Until Fri Dec 7 2012
© Catherine Ashmore
Time Out rating:
Time Out says
Posted: Thu Nov 15 2012
'It may be cold autumn outside, but on stage it's a rural Italian summer,' promised ROH director of opera Kasper Holten after announcing the latest casualty of this season's coughs and colds (Jette Parker soprano Susana Gaspar). And, as he foretold, curtain-up revealed a huge haystack and azure skies as director Laurent Pelly's fun production of Donizetti's 'The Elixir of Love' began its second revival.
In the role of love interest Adina, the Polish soprano Aleksandra Kurzak flashed her legs as she impishly clambered around the towering set, her laser-beam voice equally ravishing, showing off immaculate intonation in her coloratura arias even while on the move. Meanwhile, tenor Roberto Alagna is also in good physical shape (if vocally hesitant) and gives a convincing turn as the lovelorn Nemorino – from moping around pathetically to playing a bravado drunk and engaging in some physical slapstick with the game ladies of the Chorus.
The sets, by Chantal Thomas, and the haystack in particular, enable some glorious choreography as Kurzak's flirtatious Adina flits around, unobtainable to Alagna's hapless suitor. Fabio Capitanucci makes a hefty-voiced brute as Nemorino's soldier rival, Belcore. Accompanied by two unlikely-looking 'warriors', the baritone sings well but is curiously reserved in his pomposity. Similarly, bass Ambrogio Maestri, as burly mountebank Dulcamara, is fresh from singing the role at the Metropolitan Opera in New York. He has the voice and looks the part, but, like Capitanucci, he never fully engages with the audience in a comic role surely built for scene stealing.
The production has many pleasing touches, though. Even the scene change was accompanied by a safety curtain covered in small ads for Dulcamara's dubious remedies, while the sound of chirping crickets filled the auditorium. Various vehicles – Vespas, a tractor and even a flatbed lorry – are used to great effect – not forgetting Sammy, the fleet dog who sprints across the stage much to the amusement of the audience.

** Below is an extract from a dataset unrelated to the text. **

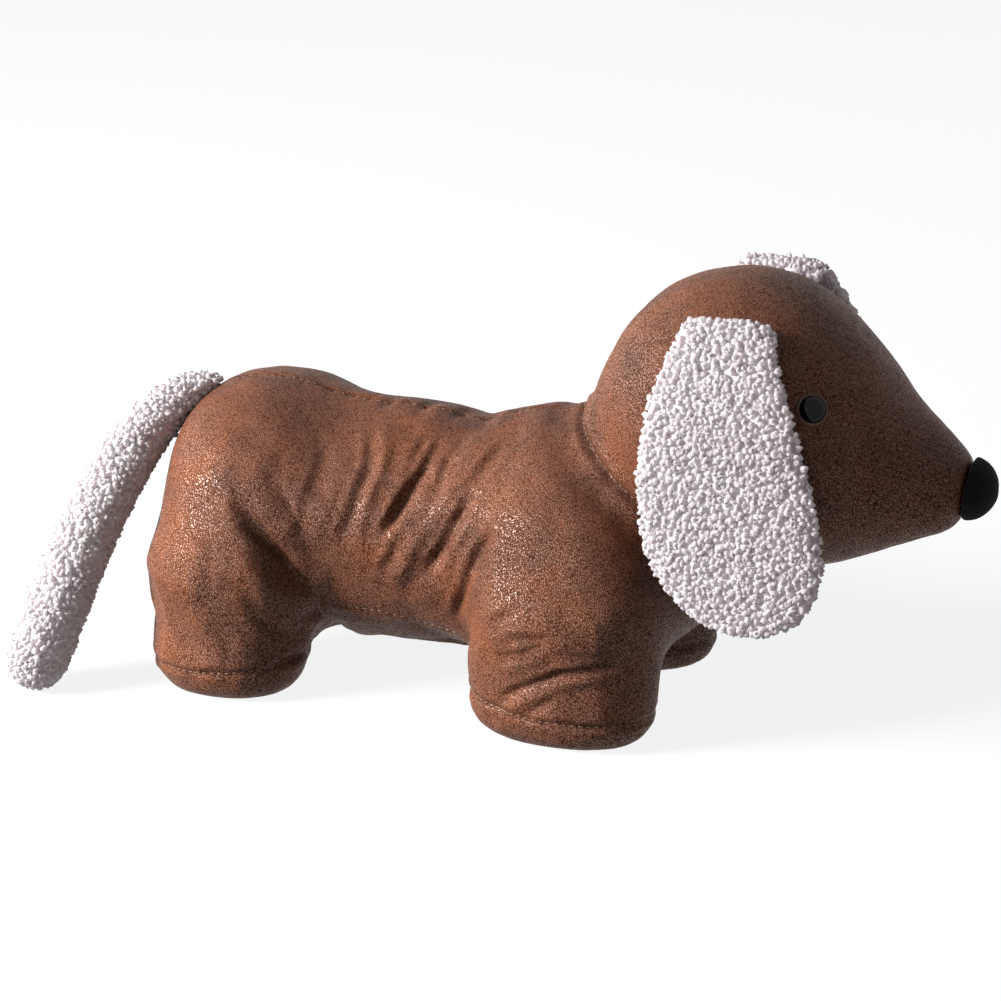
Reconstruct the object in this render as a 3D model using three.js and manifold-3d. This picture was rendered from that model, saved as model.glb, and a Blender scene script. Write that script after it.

Conductor Bruno Campanella keeps the orchestra honest throughout, although Nemorino's star aria 'Una furtiva lagrima' is a tad slow. The production, however, has all the ingredients for a great show, and while on this occasion it was a little reserved, such first night reticence should disappear and it may well catch fire – especially with all that straw.